**EXERCISE INSTRUCTIONS:** In the records below, find the line containing "Continue the build123d" and the line containing "floor, the lamps"; please repeat exactly the lines from one to the other, both included, and nothing more.

+ + + +

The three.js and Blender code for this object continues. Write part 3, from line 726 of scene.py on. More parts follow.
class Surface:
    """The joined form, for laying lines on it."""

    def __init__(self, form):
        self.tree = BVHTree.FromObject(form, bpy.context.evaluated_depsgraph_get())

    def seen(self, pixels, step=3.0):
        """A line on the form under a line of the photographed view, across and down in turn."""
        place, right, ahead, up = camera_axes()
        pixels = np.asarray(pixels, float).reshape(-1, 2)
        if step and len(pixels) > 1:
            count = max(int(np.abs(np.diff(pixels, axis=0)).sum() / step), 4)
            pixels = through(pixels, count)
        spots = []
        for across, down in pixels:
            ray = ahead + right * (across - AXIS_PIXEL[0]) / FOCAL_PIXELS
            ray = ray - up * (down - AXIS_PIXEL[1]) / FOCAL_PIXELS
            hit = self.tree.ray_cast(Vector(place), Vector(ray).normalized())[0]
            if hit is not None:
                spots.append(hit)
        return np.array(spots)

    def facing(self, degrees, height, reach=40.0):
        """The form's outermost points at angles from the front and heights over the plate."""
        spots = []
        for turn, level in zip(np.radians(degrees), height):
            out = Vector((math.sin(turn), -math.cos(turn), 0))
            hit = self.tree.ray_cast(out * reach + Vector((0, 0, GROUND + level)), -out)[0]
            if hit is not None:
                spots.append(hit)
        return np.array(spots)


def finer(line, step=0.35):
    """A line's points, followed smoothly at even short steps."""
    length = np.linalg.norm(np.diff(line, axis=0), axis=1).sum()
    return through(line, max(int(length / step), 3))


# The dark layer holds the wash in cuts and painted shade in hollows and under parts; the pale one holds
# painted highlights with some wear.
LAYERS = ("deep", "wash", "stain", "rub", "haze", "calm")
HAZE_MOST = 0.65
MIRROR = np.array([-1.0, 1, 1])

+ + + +

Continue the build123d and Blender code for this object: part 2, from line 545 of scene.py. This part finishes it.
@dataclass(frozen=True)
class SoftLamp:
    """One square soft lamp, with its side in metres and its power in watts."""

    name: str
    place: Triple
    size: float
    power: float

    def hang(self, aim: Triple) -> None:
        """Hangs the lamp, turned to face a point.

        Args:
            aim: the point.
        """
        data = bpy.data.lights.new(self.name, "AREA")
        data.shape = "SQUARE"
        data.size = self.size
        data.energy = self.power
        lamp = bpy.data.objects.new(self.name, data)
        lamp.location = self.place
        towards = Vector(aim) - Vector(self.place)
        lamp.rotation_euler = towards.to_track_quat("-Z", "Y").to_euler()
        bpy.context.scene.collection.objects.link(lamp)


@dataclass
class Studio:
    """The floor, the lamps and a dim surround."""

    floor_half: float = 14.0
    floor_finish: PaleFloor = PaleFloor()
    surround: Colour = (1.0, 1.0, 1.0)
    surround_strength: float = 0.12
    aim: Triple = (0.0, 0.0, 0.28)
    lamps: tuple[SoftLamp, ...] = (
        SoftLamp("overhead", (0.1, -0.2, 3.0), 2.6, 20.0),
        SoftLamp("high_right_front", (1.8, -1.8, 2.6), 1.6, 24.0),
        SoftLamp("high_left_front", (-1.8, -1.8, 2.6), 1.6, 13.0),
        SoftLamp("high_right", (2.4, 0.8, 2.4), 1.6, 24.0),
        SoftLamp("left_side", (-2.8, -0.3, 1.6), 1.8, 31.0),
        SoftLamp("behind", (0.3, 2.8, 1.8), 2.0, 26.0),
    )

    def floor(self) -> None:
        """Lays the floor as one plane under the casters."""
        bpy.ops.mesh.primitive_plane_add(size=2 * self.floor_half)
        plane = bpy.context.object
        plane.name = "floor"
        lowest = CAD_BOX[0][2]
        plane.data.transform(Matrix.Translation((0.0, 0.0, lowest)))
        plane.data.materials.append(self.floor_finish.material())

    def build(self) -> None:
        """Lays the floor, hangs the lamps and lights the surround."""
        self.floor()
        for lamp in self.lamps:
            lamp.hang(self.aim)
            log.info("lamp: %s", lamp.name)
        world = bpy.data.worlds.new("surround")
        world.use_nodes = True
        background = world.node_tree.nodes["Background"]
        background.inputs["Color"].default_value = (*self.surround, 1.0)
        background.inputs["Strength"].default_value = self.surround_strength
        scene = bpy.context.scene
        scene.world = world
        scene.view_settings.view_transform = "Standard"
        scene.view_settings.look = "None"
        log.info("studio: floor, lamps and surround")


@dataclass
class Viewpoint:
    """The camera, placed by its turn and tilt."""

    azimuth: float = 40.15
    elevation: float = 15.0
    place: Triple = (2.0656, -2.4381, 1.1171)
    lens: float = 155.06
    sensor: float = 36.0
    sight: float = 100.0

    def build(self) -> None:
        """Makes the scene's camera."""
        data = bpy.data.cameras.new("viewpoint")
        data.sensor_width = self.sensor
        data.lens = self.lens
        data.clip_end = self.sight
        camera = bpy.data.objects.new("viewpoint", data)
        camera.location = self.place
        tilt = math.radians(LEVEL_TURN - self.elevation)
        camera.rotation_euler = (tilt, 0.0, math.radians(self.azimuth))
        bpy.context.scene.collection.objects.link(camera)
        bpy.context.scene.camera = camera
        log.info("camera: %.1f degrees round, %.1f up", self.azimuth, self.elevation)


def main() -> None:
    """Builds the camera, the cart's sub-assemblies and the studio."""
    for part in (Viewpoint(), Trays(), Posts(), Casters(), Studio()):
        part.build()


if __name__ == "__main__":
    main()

+ + + +

**CORRECT OUTPUT:**
Continue the build123d and Blender code for this object: part 2, from line 545 of scene.py. This part finishes it.
@dataclass(frozen=True)
class SoftLamp:
    """One square soft lamp, with its side in metres and its power in watts."""

    name: str
    place: Triple
    size: float
    power: float

    def hang(self, aim: Triple) -> None:
        """Hangs the lamp, turned to face a point.

        Args:
            aim: the point.
        """
        data = bpy.data.lights.new(self.name, "AREA")
        data.shape = "SQUARE"
        data.size = self.size
        data.energy = self.power
        lamp = bpy.data.objects.new(self.name, data)
        lamp.location = self.place
        towards = Vector(aim) - Vector(self.place)
        lamp.rotation_euler = towards.to_track_quat("-Z", "Y").to_euler()
        bpy.context.scene.collection.objects.link(lamp)


@dataclass
class Studio:
    """The floor, the lamps and a dim surround."""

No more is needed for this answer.